Clearly, resizing an image is going to degrade the image resolution and the color clarity, especially at borders. So if you want all the pictures to be the same height or width, it's better to crop them to that size than to crop them each to an arbitrary size and resize them. Another important lesson is to never resize an image more than once. Always save your original images, so that if you need to have them a different size at a later time, you can go back to the original and resize it instead of the already resized image. And if you screw up on your resizing, undo the change before attempting to resize again. Also, resizing can be used to enlarge an image, but NEVER do that as interpolation is much worse at upsampling than downsampling. In the example below, the center image is the original, the image on the left is downsampled (reduced or shrunk) by 50%, and the image on the right is the center image upsampled (enlarged) by 100% (cropped to show just a region). This is clearly worse resolution, and if you don't believe me, use the zoom feature on your Windows Picture and Fax Viewer (right-click on an image and select Preview). Once you get larger than the original size, resolution begins to get worse and worse as you continue to enlarge (zoom in).

File formats and compression

There are only a few file formats to consider when talking about web viewing, but there are important differences to consider. The first is .gif images. The CompuServe Graphics Interchange Format only supports 256 colors (although it does support transparency), so its use in obtaining high resolution images is limited to those with a very limited palette. The most common file format might be .jpg or .jpeg (Joint Photographic Experts Group); many cameras now save their images in this format because they have a smaller file size than other formats. The reason for the smaller size, however, is the reason that makes .jpg images less than optimal for high resolution images of small objects. Some file formats use data compression techniques to reduce file size. Compression comes in two varieties: lossless and lossy. Lossless compression, such as that in .gif images, does not affect image quality. Lossy compression causes loss of image quality (hence the name).
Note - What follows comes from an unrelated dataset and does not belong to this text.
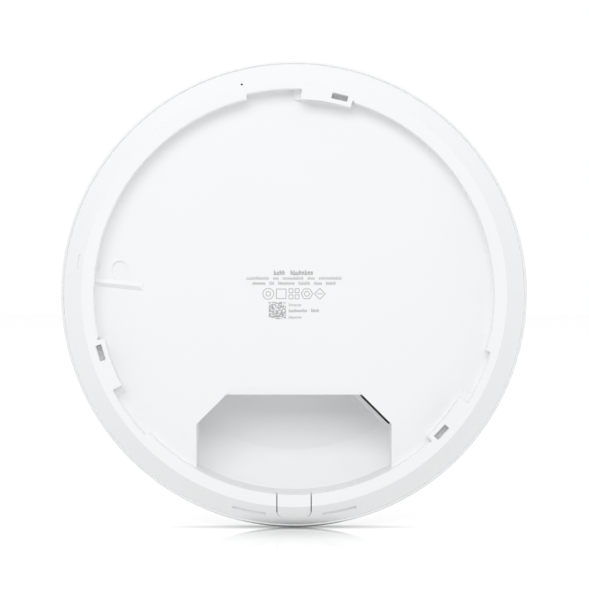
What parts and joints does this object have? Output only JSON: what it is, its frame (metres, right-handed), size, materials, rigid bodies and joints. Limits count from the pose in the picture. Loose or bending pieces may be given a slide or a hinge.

Paint Shop Pro actually has the option to set the amount of compression in .jpg images, so here is an example of how the compression affects image quality. From left to right, the compression ratios are 15%, 35%, 65%, and 95%. Clearly, you can get good compression ratios of the images without losing significant quality, but do you know what your camera is using for a compression ratio? The default in Paint Shop Pro is only 15% compression.

As a web designer, I have seen firsthand that compression in .jpg images can become much more significant through repeated saves. Each time you save the image, the compression algorithm is run again on the image. You will begin to see blocky pixels and odd colors. However, I was unable to reproduce this on a test image. It might be that you notice this effect when you are concerned with the precise color value of individual pixels, as you would be when designing a cohesive, coordinating web layout using images, than on a more macroscopic view of a larger image.

The final two file formats worth mentioning are the Windows Bitmap Format (.bmp) and the Tagged Image Format (.tif). Both of these formats support uncompressed or lossless compression, which makes them ideal for photography. If your camera supports either of these formats, I suggest using them even though it may mean that you can take fewer pictures before downloading them. You may choose to convert them to .jpg images later, especially for internet viewing where the download time becomes an issue, but it's best to have the highest resolution available. If your camera only supports .jpg format, then you should stick with it but try not to save the image after every change you make to it. Save only the original and the final copy. And don't convert your original .jpg files to .bmp or .tif - if you don't have the resolution to start with, you're not going to gain it by making your file size larger.